We hope people will love us as we imagine God might. But human beings are fallible and can never love us as Spirit can. The people in our lives are often struggling with their own inner self-attack, criticism and death urges. Trying to get love and approval from other people is not always possible or available.
We all have the job of learning how to love ourselves unconditionally. Loving ourselves alone can be daunting to our hurt human self because it always involves re-discovering a spiritual connection that we abandoned in the past. Spiritual connection is necessary to re-bond to ourselves on the inside with love.
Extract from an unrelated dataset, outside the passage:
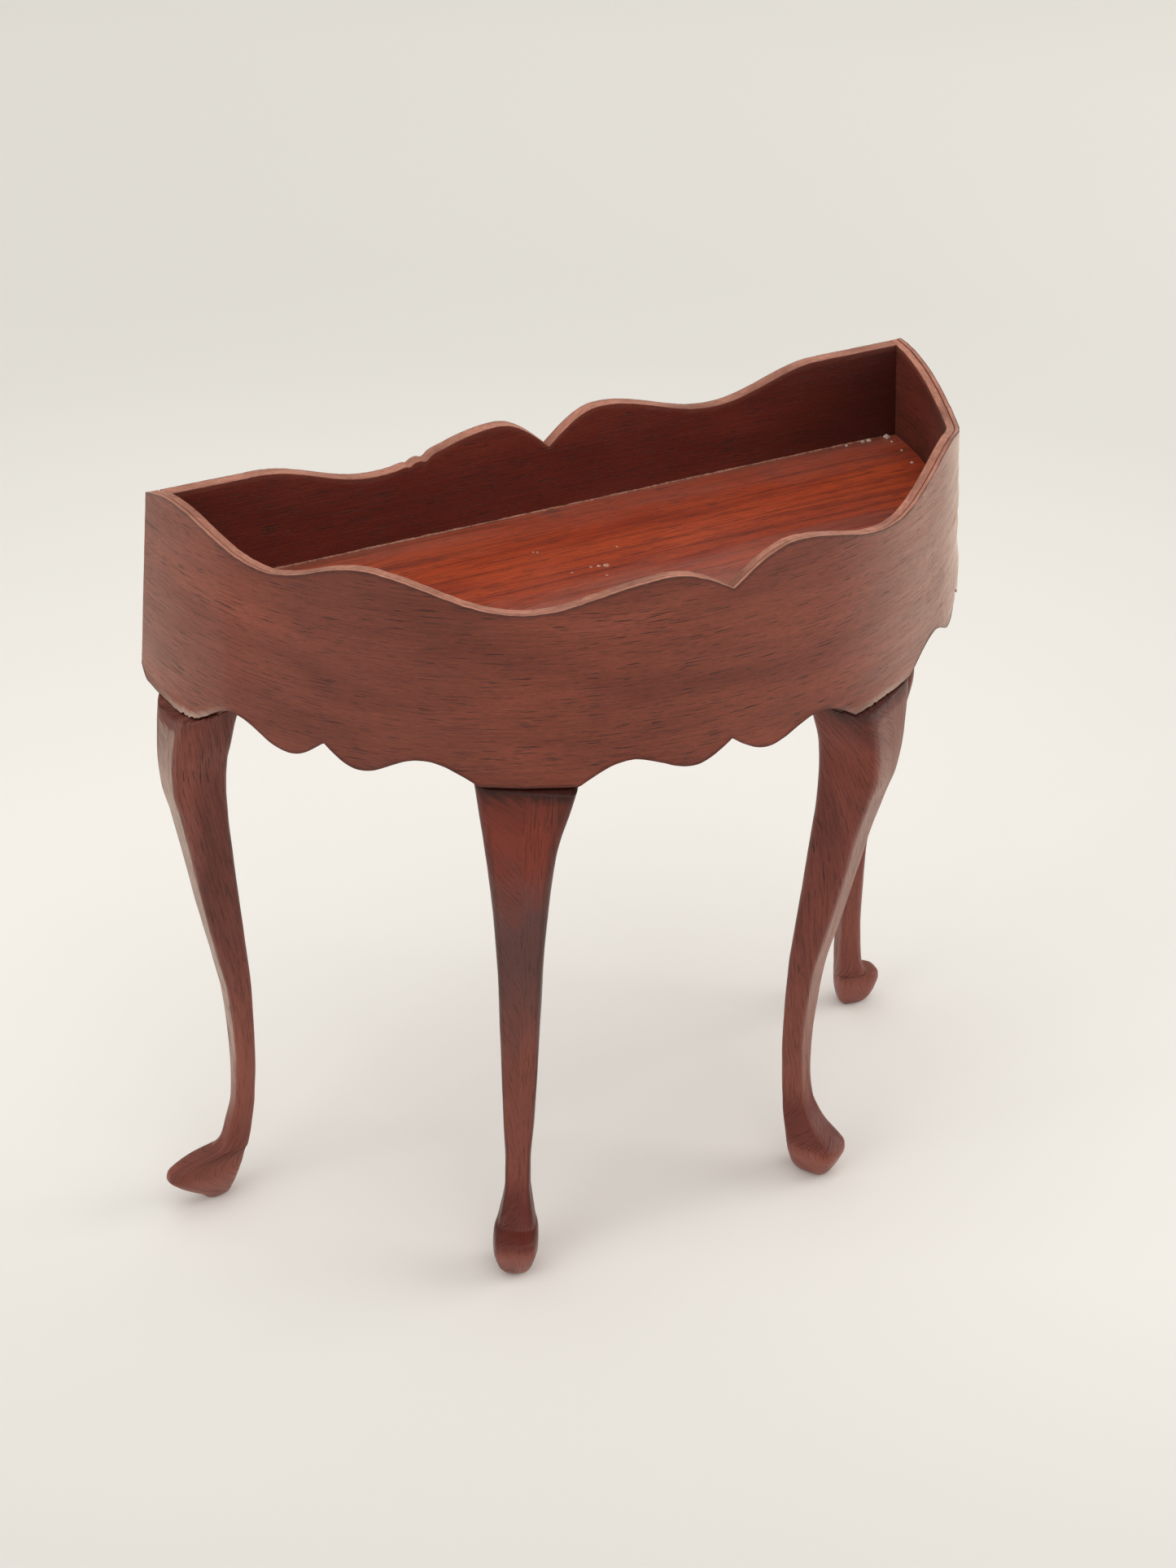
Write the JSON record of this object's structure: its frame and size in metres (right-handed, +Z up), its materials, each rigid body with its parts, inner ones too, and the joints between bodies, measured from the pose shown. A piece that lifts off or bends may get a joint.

For no matter how much we demand love from the outside, we will not be able to receive it unless we are loving ourselves first.
Often a death urge, a close call, or a health crisis will open us up top a level of openness to love and support that we have habitually avoided in the past. Having recently witnessed my partner traveling through a long illness into a powerful state of human self-love and spiritual healing, I came to understand that we are always loved at a spiritual level in an intense and all-abiding way. Because the higher support is always available, we can all learn to re-open up to this spiritual love that we feel unaccustomed to in our daily lives, and yet deeply familiar with in our souls.
Spiritual Love can be connected with whatever medium that Spirit comes through for you. It might be creativity, love, nature, making love, dancing, poetry, sports, animals, service, hot baths....anything that connects you to the larger part of yourself is your God, and your Spiritual Connection to Love. When we ask for "extra help" to love ourselves, we can reach such profound states of well being that we wonder why we ever rejected ourselves in the first place. We can come to find that our unique of Self is infinitely beautiful.
"We were created to love the Infinite - and this is why, when we love, that which we love appears so perfect to us."